Each record below should appear again exactly as written.

--------

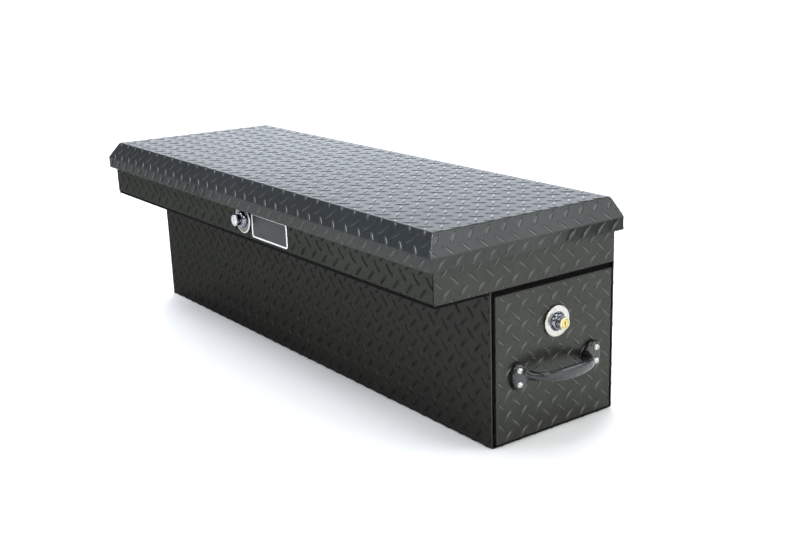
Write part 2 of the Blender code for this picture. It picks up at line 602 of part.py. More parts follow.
    # drawer lock
    base, out = (FACE_X, 0, DLOCK_Z), (1, 0, 0)
    turned("drawer_lock_escutcheon",
           [(PLATE_R - 1.0, 4.0), (PLATE_R, 3.2), (PLATE_R, 2.2), (BEZEL_R + GAP, 2.2), (BEZEL_R + GAP, 4.0)],
           base, out, STAINLESS, 40)
    turned("drawer_lock_barrel",
           [(BARREL_BORE + 0.8, 10.4), (12.9, 9.6), (14.2, 7.9), (15.2, 5.6), (BEZEL_R, 3.0), (BEZEL_R, 1.9), (22.0, 1.9), (22.0, GAP), (BARREL_R, GAP),
            (BARREL_R, -17.0), (BARREL_BORE, -17.0), (BARREL_BORE, 10.4)],
           base, out, ZINC, 32)
    hole = arc(0.0, DLOCK_Z, BARREL_R + 0.4, 0, 360, 28)[:-1]
    put("drawer_lock_nut", outline_mesh(arc(0.0, DLOCK_Z, 18.0, 0, 360, 6)[:-1], "YZ",
                                        FACE_X - T - GAP - 5.0, FACE_X - T - GAP, [hole]), ZINC)
    turned("drawer_lock_button",
           [(0.0, KNOB_OUT - 16.0), (CORE_R + GAP, KNOB_OUT - 16.0), (CORE_R + GAP, KNOB_OUT), (BUTTON_R - 1.2, KNOB_OUT),
            (BUTTON_R, KNOB_OUT - 1.4), (BUTTON_R, -14.0), (4.0, -14.0), (4.0, -43.0), (0.0, -43.0)],
           base, out, CHROME, 32)
    core = turned("drawer_lock_key_core",
                  [(0.0, KNOB_OUT + 0.3), (CORE_R - 0.5, KNOB_OUT + 0.3), (CORE_R, KNOB_OUT - 0.2), (CORE_R, KNOB_OUT - 15.7), (0.0, KNOB_OUT - 15.7)],
                  base, out, BRASS, 24)
    boolean(core, tool(box_mesh((FACE_X + KNOB_OUT - 6, -0.7, DLOCK_Z - 4.2), (FACE_X + KNOB_OUT + 2, 0.7, DLOCK_Z + 4.2))))

    # bolt that the drawer lock pulls down, its guide and the keeper on the hoop
    window = [(-5.2, DLOCK_Z - 14.6), (5.2, DLOCK_Z - 14.6), (5.2, DLOCK_Z + 15.0), (-5.2, DLOCK_Z + 15.0)]
    plate = [(-12, 168), (12, 168), (12, 240), (9, 250), (9, 263), (-9, 263), (-9, 250), (-12, 240)]
    put("drawer_latch_bolt", outline_mesh(plate, "YZ", 550, 555, [window]), ZINC)
    hat = [(587.6, 248.5), (587.6, 250), (556, 250), (556, 162), (587.6, 162), (587.6, 163.5), (557.5, 163.5), (557.5, 248.5)]
    guide = put("drawer_latch_guide", outline_mesh(hat, "XZ", -16.4, 16.4), ZINC)
    for sy in (-1, 1):
        ya, yb = sorted((sy * 14.5, sy * 16))
        boolean(guide, tool(box_mesh((545, ya, 163), (556.5, yb, 249))), "UNION")
    boolean(guide, tool(rod_mesh((550, 0, DLOCK_Z), (565, 0, DLOCK_Z), 5.0, 20)))
    put("drawer_keeper", box_mesh((555.8, -22, 257.8), (559.7, 22, 264.0)), ZINC)

    # three-member slides, front (-Y) and rear (+Y)
    z = SLIDE_Z
    for side, s in (("front", -1), ("rear", 1)):
        def chan(name, web, lip, hh, th, origin_x=0):
            w0, w1 = web
            pts = [(s * w1, z - hh), (s * w1, z + hh), (s * lip, z + hh), (s * lip, z + hh - th), (s * w0, z + hh - th),
                   (s * w0, z - hh + th), (s * lip, z - hh + th), (s * lip, z - hh)]
            if s > 0:
                pts = pts[::-1]
            return put(name, outline_mesh(pts, "YZ", SLIDE_X0, SLIDE_X1), ZINC)

        chan("slide_outer_" + side, (126.4, 134.2), 119.0, 21.5, 1.5)
        chan("slide_mid_" + side, (124.3, 125.8), 118.2, 19.2, 1.5)
        chan("slide_inner_" + side, (117.3, 122.6), 117.3, 15.8, 1.5)


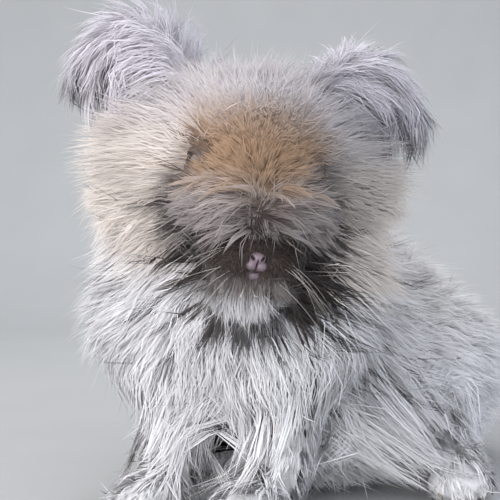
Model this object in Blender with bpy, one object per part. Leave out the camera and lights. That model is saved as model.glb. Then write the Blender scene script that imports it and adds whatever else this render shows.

--------

• SOLUTION TO THIS EXERCISE:
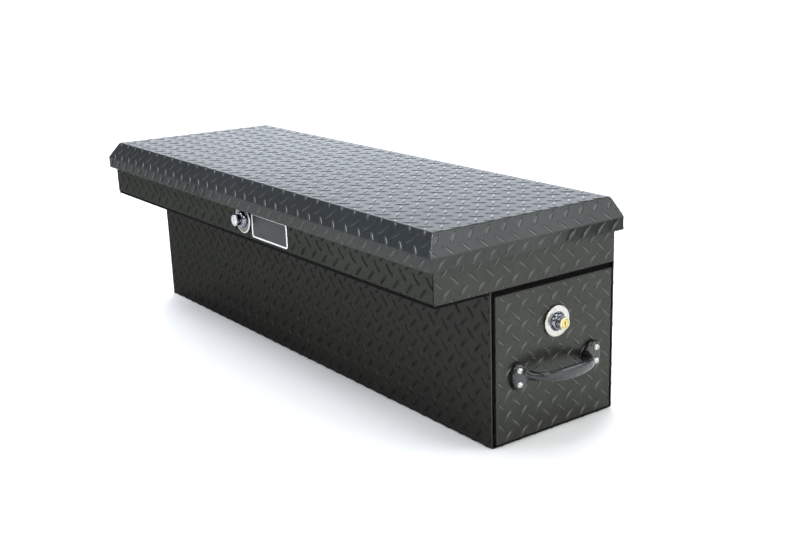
Write part 2 of the Blender code for this picture. It picks up at line 602 of part.py. More parts follow.
    # drawer lock
    base, out = (FACE_X, 0, DLOCK_Z), (1, 0, 0)
    turned("drawer_lock_escutcheon",
           [(PLATE_R - 1.0, 4.0), (PLATE_R, 3.2), (PLATE_R, 2.2), (BEZEL_R + GAP, 2.2), (BEZEL_R + GAP, 4.0)],
           base, out, STAINLESS, 40)
    turned("drawer_lock_barrel",
           [(BARREL_BORE + 0.8, 10.4), (12.9, 9.6), (14.2, 7.9), (15.2, 5.6), (BEZEL_R, 3.0), (BEZEL_R, 1.9), (22.0, 1.9), (22.0, GAP), (BARREL_R, GAP),
            (BARREL_R, -17.0), (BARREL_BORE, -17.0), (BARREL_BORE, 10.4)],
           base, out, ZINC, 32)
    hole = arc(0.0, DLOCK_Z, BARREL_R + 0.4, 0, 360, 28)[:-1]
    put("drawer_lock_nut", outline_mesh(arc(0.0, DLOCK_Z, 18.0, 0, 360, 6)[:-1], "YZ",
                                        FACE_X - T - GAP - 5.0, FACE_X - T - GAP, [hole]), ZINC)
    turned("drawer_lock_button",
           [(0.0, KNOB_OUT - 16.0), (CORE_R + GAP, KNOB_OUT - 16.0), (CORE_R + GAP, KNOB_OUT), (BUTTON_R - 1.2, KNOB_OUT),
            (BUTTON_R, KNOB_OUT - 1.4), (BUTTON_R, -14.0), (4.0, -14.0), (4.0, -43.0), (0.0, -43.0)],
           base, out, CHROME, 32)
    core = turned("drawer_lock_key_core",
                  [(0.0, KNOB_OUT + 0.3), (CORE_R - 0.5, KNOB_OUT + 0.3), (CORE_R, KNOB_OUT - 0.2), (CORE_R, KNOB_OUT - 15.7), (0.0, KNOB_OUT - 15.7)],
                  base, out, BRASS, 24)
    boolean(core, tool(box_mesh((FACE_X + KNOB_OUT - 6, -0.7, DLOCK_Z - 4.2), (FACE_X + KNOB_OUT + 2, 0.7, DLOCK_Z + 4.2))))

    # bolt that the drawer lock pulls down, its guide and the keeper on the hoop
    window = [(-5.2, DLOCK_Z - 14.6), (5.2, DLOCK_Z - 14.6), (5.2, DLOCK_Z + 15.0), (-5.2, DLOCK_Z + 15.0)]
    plate = [(-12, 168), (12, 168), (12, 240), (9, 250), (9, 263), (-9, 263), (-9, 250), (-12, 240)]
    put("drawer_latch_bolt", outline_mesh(plate, "YZ", 550, 555, [window]), ZINC)
    hat = [(587.6, 248.5), (587.6, 250), (556, 250), (556, 162), (587.6, 162), (587.6, 163.5), (557.5, 163.5), (557.5, 248.5)]
    guide = put("drawer_latch_guide", outline_mesh(hat, "XZ", -16.4, 16.4), ZINC)
    for sy in (-1, 1):
        ya, yb = sorted((sy * 14.5, sy * 16))
        boolean(guide, tool(box_mesh((545, ya, 163), (556.5, yb, 249))), "UNION")
    boolean(guide, tool(rod_mesh((550, 0, DLOCK_Z), (565, 0, DLOCK_Z), 5.0, 20)))
    put("drawer_keeper", box_mesh((555.8, -22, 257.8), (559.7, 22, 264.0)), ZINC)

    # three-member slides, front (-Y) and rear (+Y)
    z = SLIDE_Z
    for side, s in (("front", -1), ("rear", 1)):
        def chan(name, web, lip, hh, th, origin_x=0):
            w0, w1 = web
            pts = [(s * w1, z - hh), (s * w1, z + hh), (s * lip, z + hh), (s * lip, z + hh - th), (s * w0, z + hh - th),
                   (s * w0, z - hh + th), (s * lip, z - hh + th), (s * lip, z - hh)]
            if s > 0:
                pts = pts[::-1]
            return put(name, outline_mesh(pts, "YZ", SLIDE_X0, SLIDE_X1), ZINC)

        chan("slide_outer_" + side, (126.4, 134.2), 119.0, 21.5, 1.5)
        chan("slide_mid_" + side, (124.3, 125.8), 118.2, 19.2, 1.5)
        chan("slide_inner_" + side, (117.3, 122.6), 117.3, 15.8, 1.5)


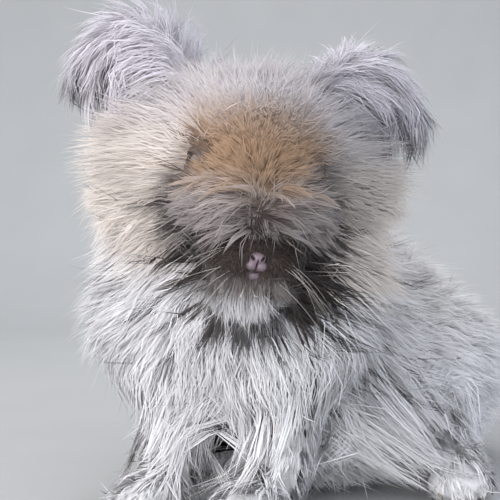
Model this object in Blender with bpy, one object per part. Leave out the camera and lights. That model is saved as model.glb. Then write the Blender scene script that imports it and adds whatever else this render shows.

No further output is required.